# Living costs comparison



## baldlygo (Sep 19, 2006)

Now I guess that most MHF'ers have their wheels primarily to enjoy the freedom of moving around as they choose - be it for weekend getaway, holiday or for working away. I've read several threads re costs of MHing and many say that they would do it whatever the costs so I will understand if I don't get many replies to this question which is mainly directed to RV'ers:- 

If you put aside the initial purchase costs and travelling away (as opposed to moving sites) costs how would you compare the cost of fulltime living in an RV on proper sites with the cost of living in a modest 2 bed semi in the UK? 

....or to put it another way how does the cost of servicing, insurance, site fees, moving sites, keeping mobile, LPG heating & cooking compare with similar lifestyle in a two bed semi with its council tax and all it's domestic fuel bills. 

Good luck and no prizes for answers :wink: 
Paul


----------



## 99181 (May 12, 2006)

hi... i think it is a matter of choice in a ideal world you would have both myself id go for fulltiming if you dont like were you are move on a 2 bed semi is for life even if you grow to dislike it as for cost this year so far ive spent about £1000 on maintanance and updating my rv 
Dave


----------



## 88927 (May 10, 2005)

Hi
All I will say to this is that house prices go up and motorhomes go down in value.
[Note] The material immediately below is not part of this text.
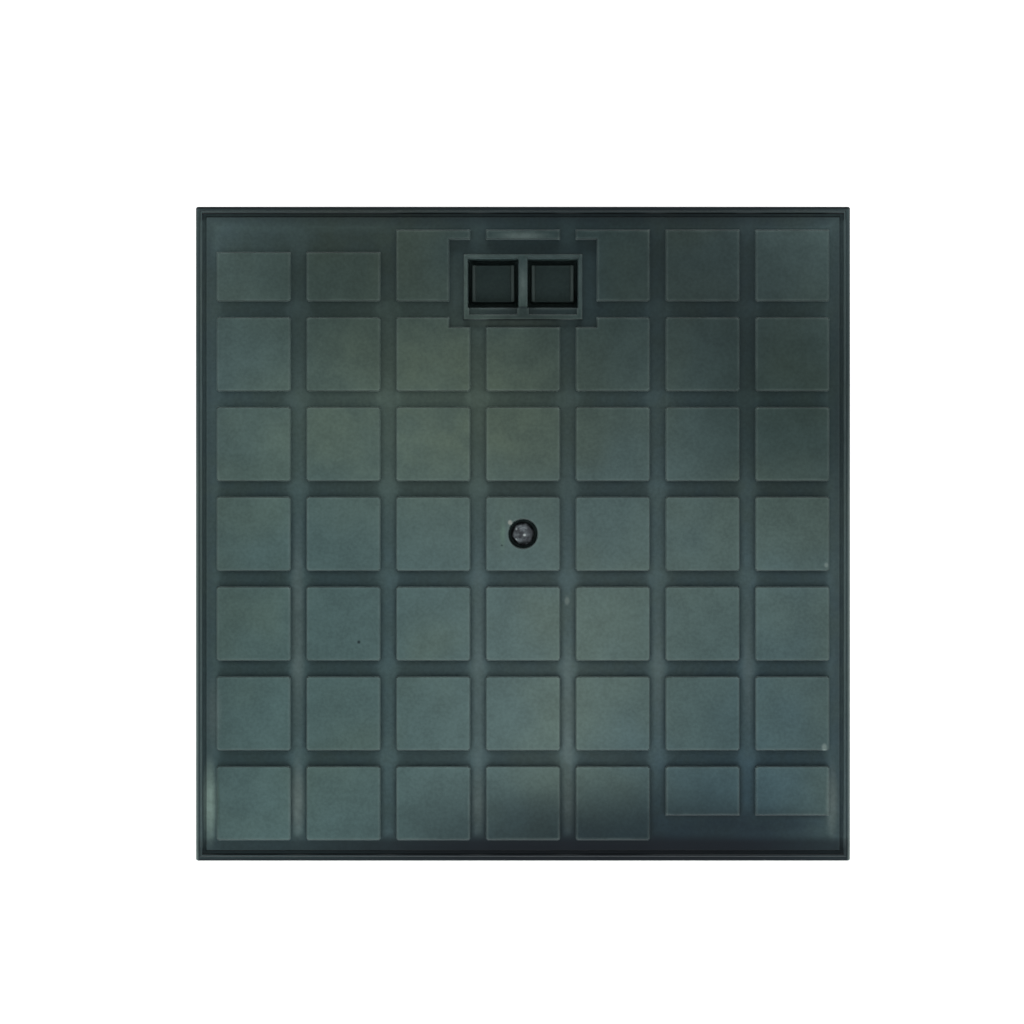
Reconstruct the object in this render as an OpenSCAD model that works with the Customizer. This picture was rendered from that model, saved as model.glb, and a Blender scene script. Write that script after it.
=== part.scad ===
// Square plastic access cover: one ribbed moulding with a field of raised square pads,
// two blind lifting pockets and a central hex-headed lock bolt in a counterbore.
// Millimetres, +Z up. The origin is the middle of the underside, and +Y is the pocket side.

/* [Cover] */
// Side of the square
cover_w = 450; // [440:1:470]
// Total height, from the rib edges to the pad tops
cover_h = 40; // [38:1:50]
// Radius of the four outer corners, seen from above
corner_r = 1.5; // [1.5:0.5:4]
// Thickness of the top plate under the pads
plate_t = 5; // [4:0.5:6]
// Height of the perimeter flange below the plate's upper face
flange_t = 13.5; // [10:0.5:16]
// Width of the seat under the flange
seat_w = 16; // [12:1:18]

/* [Pads] */
// Pads in a row, and rows in the field
pad_n = 7; // [7:1:7]
// Side of a pad at its foot
pad_w = 51.2; // [47:0.1:52]
// Distance from pad to pad
pad_pitch = 61.7; // [60:0.05:62]
// Height of the pads above the plate
pad_h = 2.6; // [1.5:0.1:4]
// Slope of the pad sides, measured across
pad_draft = 0.35; // [0.1:0.05:0.8]
// Bevel along the pad tops
pad_bevel = 0.45; // [0.2:0.05:0.8]
// How far the upright corners of a pad are cut back along each side
pad_corner = 1.2; // [0.8:0.1:3]

/* [Border] */
// Width of the low ledge along the outer edge
ledge_w = 2.9; // [2:0.1:3.2]
// Depth of that ledge below the plate's upper face
ledge_drop = 0.5; // [0.3:0.1:1.5]
// Width of the raised bead inside the ledge
bead_w = 1.8; // [1.6:0.1:3]
// Height of the bead
bead_h = 0.7; // [0.6:0.1:2]
// Width of the channel inside the bead
channel_w = 2.6; // [1.5:0.1:2.8]
// Depth of the channel
channel_d = 0.8; // [0.6:0.1:2]

/* [Plain strips] */
// How far the pads beside the two plain strips are cut short
strip_d = 17; // [10:1:20]
// How far the whole back row is cut short on its outer side
back_d = 1.6; // [0:0.1:3]

/* [Lifting pockets] */
// Opening of one pocket, left to right
pocket_w = 35; // [30:1:36]
// Opening of one pocket, front to back
pocket_l = 34; // [30:1:35]
// Width of the web between the two pockets
web_w = 6; // [5:0.5:8]
// Middle of the pockets, from the middle of the cover
pocket_y = 172.4; // [170:0.1:174]
// Depth of the pockets below the plate's upper face
pocket_d = 25; // [18:1:26]
// Wall of the pocket cups, and width of the raised lip round the openings
cup_t = 2.9; // [2.5:0.1:4]
// Height of the lip above the plate's upper face
lip_h = 1.4; // [0.8:0.1:2.4]
// Extra width of the lip in front of the pockets
lip_front = 5.5; // [2:0.5:6]
// Length of the finger shelf that is sunk into the front lip of each pocket
shelf_l = 5; // [2:0.5:6]
// Depth of that shelf below the plate's upper face
shelf_d = 0.6; // [0.3:0.1:1.5]
// Strip of lip left on each side of the shelf
shelf_inset = 1; // [0.5:0.5:4]
// Height of the raised floor in the middle of each pocket
step_h = 8; // [4:1:10]
// Thickness of the two upright ribs beside the raised floor
guide_t = 2.4; // [1.8:0.1:3]
// Height of those ribs above the raised floor
guide_h = 4; // [2:0.5:6]
// Gap between an upright rib and the pocket's side
guide_gap = 2.9; // [2:0.1:4]

/* [Ribs] */
// Rib thickness at the plate
rib_root = 4.2; // [3.4:0.1:5]
// Rib thickness at the lower edge
rib_tip = 3.0; // [2.4:0.1:3.2]
// Thickness of the ring wall round the ribs, at its lower edge
ring_t = 4; // [3:0.5:6]

/* [Bolt boss] */
// Bore of the counterbore that the bolt's head sits in
socket_bore = 20; // [19:0.5:22]
// Depth of the counterbore, from the pad's top
socket_d = 8; // [8:0.5:10]
// Bore for the bolt's shank, tapped once by the thread so that the bolt can't fall out
bolt_bore = 7.2; // [7:0.1:7.4]
// Diameter of the boss at its lower end
boss_w = 30; // [26:1:34]
// Height of the boss's lower end above the rib edges
boss_z = 14; // [12:1:16]
// Diameter of the clearing in the ribs round the bolt's free end
clearing_w = 44; // [36:1:44]

/* [Lock bolt] */
// Diameter of the waisted shank
shank_w = 6.4; // [6:0.1:6.6]
// Diameter over the thread
thread_w = 7.9; // [7.8:0.05:7.95]
// Length of shank that shows between the boss and the thread
thread_gap = 1; // [0.5:0.1:2]
// Length under the head
bolt_l = 30; // [28:1:30]
// Size of the hexagon across its flats
head_af = 13; // [13:1:13]
// Height of the head
head_h = 5.3; // [5:0.1:5.6]
// Turn of the hexagon, seen from above
head_turn = 12; // [0:1:59]
// Outer diameter of the washer
washer_w = 16; // [15:0.5:17]
// Bore of the washer
washer_bore = 8.4; // [8.4:0.1:9]
// Thickness of the washer
washer_t = 1.6; // [1.2:0.1:2]

/* [Hidden] */
$fn = 64;

// How far a cutting shape runs past the face that it cuts
over = 1;

// Levels
plate_z = cover_h - pad_h;
under_z = plate_z - plate_t;
seat_z = plate_z - flange_t;
cup_z = plate_z - pocket_d - cup_t;
head_z = cover_h - socket_d + washer_t;

// Outlines and spacings
body_w = cover_w - 2 * seat_w;
rib_pitch = pad_pitch / 2;
field_mid = (pad_n - 1) / 2;
field_edge = field_mid * pad_pitch + pad_w / 2;
cup_w = 2 * pocket_w + web_w + 2 * cup_t;
cup_l = pocket_l + 2 * cup_t;
pocket_x = (pocket_w + web_w) / 2;
step_w = pocket_w - 2 * guide_gap;
step_l = 25.5;
step_y = 0.5;
recess_w = 101;
recess_low = 142.2;
recess_high = 202;

// Slopes and small bevels, measured across
bead_slope = 0.4;
channel_slope = 0.3;
wall_draft = 1;
cell_draft = 1.2;
cup_draft = 1;
lip_draft = 0.3;
lip_bevel = 0.4;
pocket_draft = 0.6;
shelf_draft = 0.6;
step_draft = 0.3;
guide_draft = 0.1;
guide_bevel = 0.4;
boss_draft = 1.5;
gusset_t = 3.2;
rim_bevel = 0.6;
tip_bevel = 1;
crown_r = 0.47 * head_af;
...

How much of either will depend upon many factors but your wealth will never increase with vehicle ownership in my opinion.
Hope this helps

Keith


----------



## zaskar (Jun 6, 2005)

baldlygo said:


> Good luck and no prizes for answers :wink:
> Paul


To be honest, there's not a lot in it and if anybody thinks that fulltiming is a cheap option (especially based in the UK in an RV) then I'm afraid your in for a shock.
We've been based on the same basic CL in Cheshire for over 6 years now, (obviously biding by the 21 day rule-which isn't hard when you go away for the w/e at least once or twice a month).
Over that time, we've given the farmer over 13K in fees. We still pay our share of council tax at the Mother in Laws address so that we have a postcode (VERY neccessary in this beauracratic country!) 
Factor in extortionate fuel cost, appreciation (if your lucky) in house prices, depreciation (undoubtable!) of your RV and not inconsiderable cost of insurance (which BTW ISN'T watertight!) and I think you'll find there's not much in it.

Fulltiming is something you should do for the love of the lifestyle, not to save money, certainly not if your gonna run an RV


----------



## baldlygo (Sep 19, 2006)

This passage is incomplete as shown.